(WORK TO BE COMPLETED): Quote the data below in full, please, without altering anything.

:: SOURCE EXCERPT ::

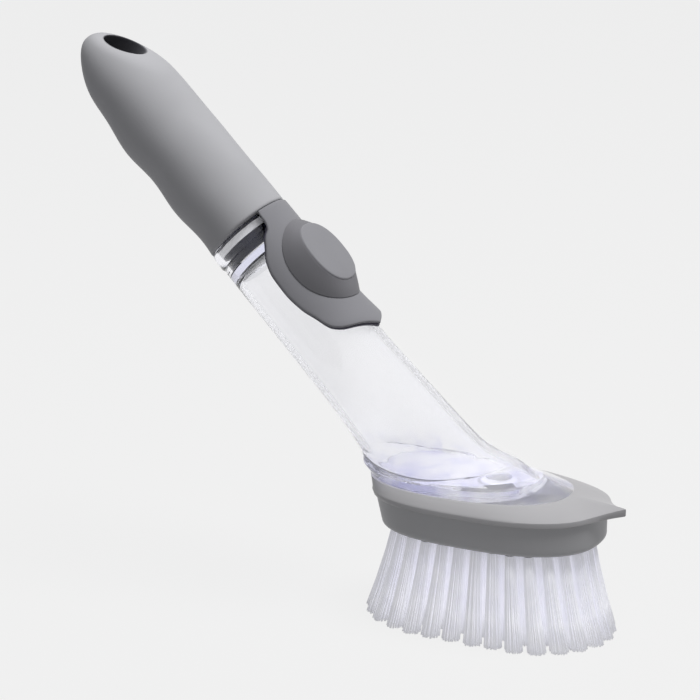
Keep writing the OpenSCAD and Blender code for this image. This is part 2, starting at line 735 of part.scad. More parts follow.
// The block: a wall with a rounded lower edge, a rim for the deck, and a backing with a soap outlet
function block_ring(z, inset, share) =
    [for (i = [0:head_sides - 1])
        let (p = head_point(i, block_front - inset, block_rear + heel_draft * share - inset,
                            head_half_w - inset))
        [p[0], p[1], z]];
slice_edge = head_half_w - side_inset;
tuft_front = block_front - front_inset - slice_edge;
tuft_rear = block_rear - heel_inset - slice_edge;
tuft_straight = (tuft_front + tuft_rear) / 2;
tuft_middle = (tuft_front - tuft_rear) / 2;
inner_floor = block_bottom + slice_t + backing_t;
funnel_r = spigot_r + fit_gap;
funnel_top = socket_low - fit_gap;
module brush_block()
    color(block_grey)
        difference() {
            union() {
                difference() {
                    union() {
                        loft([block_ring(block_bottom, block_round * 0.7, 0),
                              block_ring(block_bottom + block_round * 0.3, block_round * 0.28, 0),
                              block_ring(block_bottom + block_round, 0, 0.1),
                              block_ring(lip_bottom - fit_gap, 0, 1)]);
                        translate([0, 0, lip_bottom - rim_h])
                            linear_extrude(rim_h * 2)
                                head_outline(rim_step, 1);
                    }
                    translate([0, 0, inner_floor])
                        linear_extrude(wall_h * 2)
                            head_outline(rim_step + head_wall, 0.5);
                }
                translate([0, 0, inner_floor - join])
                    cylinder(h = funnel_top - inner_floor + join, r = funnel_r + socket_wall);
            }
            // Recess for the tufts' backing, round a middle island
            translate([tuft_middle, 0, block_bottom - join])
                linear_extrude(slice_t + fit_gap + join)
                    difference() {
                        stadium(tuft_straight + slice_edge + fit_gap, slice_edge + fit_gap);
                        stadium(tuft_straight + slice_hole - fit_gap, slice_hole - fit_gap);
                    }
            translate([0, 0, inner_floor + 1])
                cylinder(h = wall_h * 2, r = funnel_r);
            translate([0, 0, block_bottom - join])
                cylinder(h = wall_h, r = outlet_r);
        }

// Rings of tufts: a tuft's roots and tips lie on stadiums about the middle of the head
outer_ring = slice_edge - ring_inset;
middle_ring = outer_ring - ring_step;
inner_ring = middle_ring - ring_step;
function ring_point(share, r) =
    let (arc = PI * r, straight = 2 * tuft_straight, way = share * 2 * (arc + straight),
         half = way < arc + straight ? 1 : -1,
         left = half > 0 ? way : way - arc - straight,
         a = -90 + 180 * min(1, left / arc),
         along = max(0, left - arc))
    [tuft_middle + half * (tuft_straight - along + r * cos(a)), half * r * sin(a)];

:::

(RESPONSE BELOW):
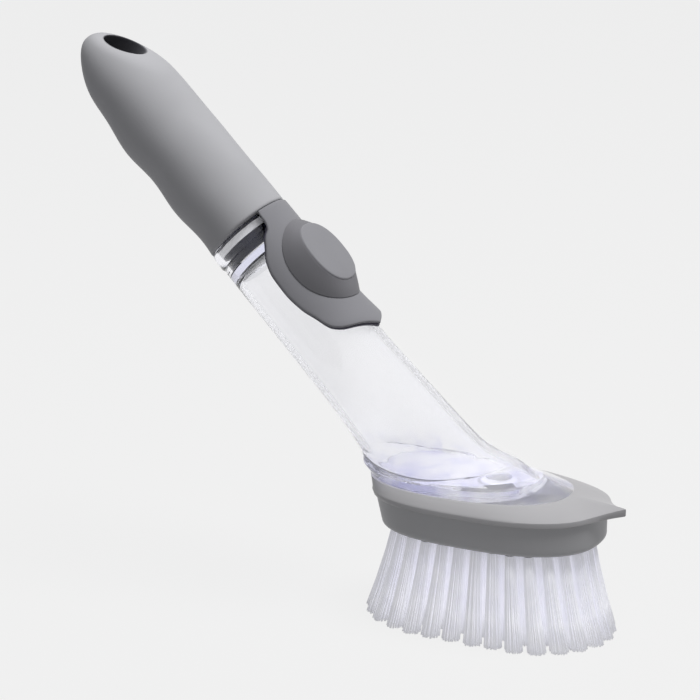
Keep writing the OpenSCAD and Blender code for this image. This is part 2, starting at line 735 of part.scad. More parts follow.
// The block: a wall with a rounded lower edge, a rim for the deck, and a backing with a soap outlet
function block_ring(z, inset, share) =
    [for (i = [0:head_sides - 1])
        let (p = head_point(i, block_front - inset, block_rear + heel_draft * share - inset,
                            head_half_w - inset))
        [p[0], p[1], z]];
slice_edge = head_half_w - side_inset;
tuft_front = block_front - front_inset - slice_edge;
tuft_rear = block_rear - heel_inset - slice_edge;
tuft_straight = (tuft_front + tuft_rear) / 2;
tuft_middle = (tuft_front - tuft_rear) / 2;
inner_floor = block_bottom + slice_t + backing_t;
funnel_r = spigot_r + fit_gap;
funnel_top = socket_low - fit_gap;
module brush_block()
    color(block_grey)
        difference() {
            union() {
                difference() {
                    union() {
                        loft([block_ring(block_bottom, block_round * 0.7, 0),
                              block_ring(block_bottom + block_round * 0.3, block_round * 0.28, 0),
                              block_ring(block_bottom + block_round, 0, 0.1),
                              block_ring(lip_bottom - fit_gap, 0, 1)]);
                        translate([0, 0, lip_bottom - rim_h])
                            linear_extrude(rim_h * 2)
                                head_outline(rim_step, 1);
                    }
                    translate([0, 0, inner_floor])
                        linear_extrude(wall_h * 2)
                            head_outline(rim_step + head_wall, 0.5);
                }
                translate([0, 0, inner_floor - join])
                    cylinder(h = funnel_top - inner_floor + join, r = funnel_r + socket_wall);
            }
            // Recess for the tufts' backing, round a middle island
            translate([tuft_middle, 0, block_bottom - join])
                linear_extrude(slice_t + fit_gap + join)
                    difference() {
                        stadium(tuft_straight + slice_edge + fit_gap, slice_edge + fit_gap);
                        stadium(tuft_straight + slice_hole - fit_gap, slice_hole - fit_gap);
                    }
            translate([0, 0, inner_floor + 1])
                cylinder(h = wall_h * 2, r = funnel_r);
            translate([0, 0, block_bottom - join])
                cylinder(h = wall_h, r = outlet_r);
        }

// Rings of tufts: a tuft's roots and tips lie on stadiums about the middle of the head
outer_ring = slice_edge - ring_inset;
middle_ring = outer_ring - ring_step;
inner_ring = middle_ring - ring_step;
function ring_point(share, r) =
    let (arc = PI * r, straight = 2 * tuft_straight, way = share * 2 * (arc + straight),
         half = way < arc + straight ? 1 : -1,
         left = half > 0 ? way : way - arc - straight,
         a = -90 + 180 * min(1, left / arc),
         along = max(0, left - arc))
    [tuft_middle + half * (tuft_straight - along + r * cos(a)), half * r * sin(a)];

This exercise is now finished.